I imagine if a few reporters took the time to look into whether or not there were other companies that did similar, they would find many. That would likely not be good for Facebook.

But, the options for users isn't great. They have no option other than to agree to the TOS and Privacy Policy that Facebook sets forth, or not use Facebook, which for a long time was a monopoly. And then once there, if they chose to be active, there were many apps that they might be pushed to use by other user to figure out what character they were or whatever, each one of them being a possible data breach because Facebook did not properly guard their user information. There was no one minding the store. No one was checking if anyone was robbing it.

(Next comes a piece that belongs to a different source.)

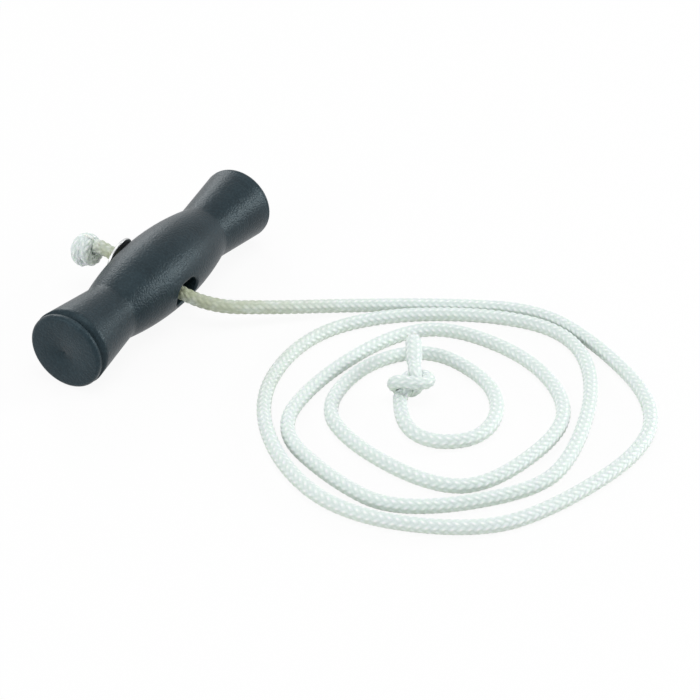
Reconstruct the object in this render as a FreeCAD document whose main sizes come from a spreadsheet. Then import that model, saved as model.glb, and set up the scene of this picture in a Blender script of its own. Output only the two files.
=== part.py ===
import FreeCAD, Part
import math
import os
import Sketcher

# Pull-start grip with its rope: row frame in mm.
# +X runs along the grip, +Y the way the rope leaves, +Z up; the floor is z = 0.

V = FreeCAD.Vector
doc = FreeCAD.newDocument("pull_grip")

# ---------------------------------------------------------------- sizes
SIZES = [
    ("grip_length", 112.0), ("end_dia", 27.2), ("waist_dia", 20.9), ("bulge_dia", 28.0),
    ("waist_at", 29.4), ("waist_round", 5.0), ("core_dia", 15.0), ("core_from", 13.0),
    ("cap_thick", 2.0), ("cap_round", 1.4), ("cap_rebate", 0.25), ("spigot_long", 9.0),
    ("spigot_clear", 0.05), ("spigot_bore", 10.0), ("gate_dia", 1.4), ("gate_deep", 0.5),
    ("groove_wide", 1.4), ("groove_deep", 0.9),
    ("slot_long", 12.6), ("slot_tall", 9.0), ("slot_off", 1.5), ("mouth_round", 0.8),
    ("seat_deep", 0.4), ("seat_margin", 0.5),
    ("washer_dia", 14.4), ("washer_hole", 6.0), ("washer_thick", 1.0), ("washer_gap", 0.3),
    ("washer_edge", 0.2),
    ("rope_dia", 4.8), ("knot_side", 1.8),
    ("hole_tilt", 14.0), ("axis_y", 1.1),
    ("stop_wide", 12.0), ("stop_round", 12.0), ("knot_gap", 6.5), ("stop_low", 3.9),
    ("stub_long", 8.5), ("end_wide", 15.0), ("end_round", 10.0),
    ("tail_long", 16.0), ("tail_tip_dia", 3.0), ("tail_taper", 5.0),
]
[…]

The solution is quite simple, all social media users should join Steem, Whaleshares, Voice, Minds, or any other crypto social media that they want. No more power for the greedy ones.

I'm not sure if they'll join Steem or other crypto medium, but if these companies keep mucking it up, they might just have bunches of users and creators jumping ship to other platforms, and we'll end up having to create portals to follow people from all over, and they'll lose their power.

Hopefully we could create an attractive alternative for traditiinal social media here on Steem. Maybe a killer dapp that resembles WhatsApp, Instagram and Facebook.

That lawyer argument is similar to the one that rapist declare when they say that the woman they violated was provoking him to do so... just disgusting.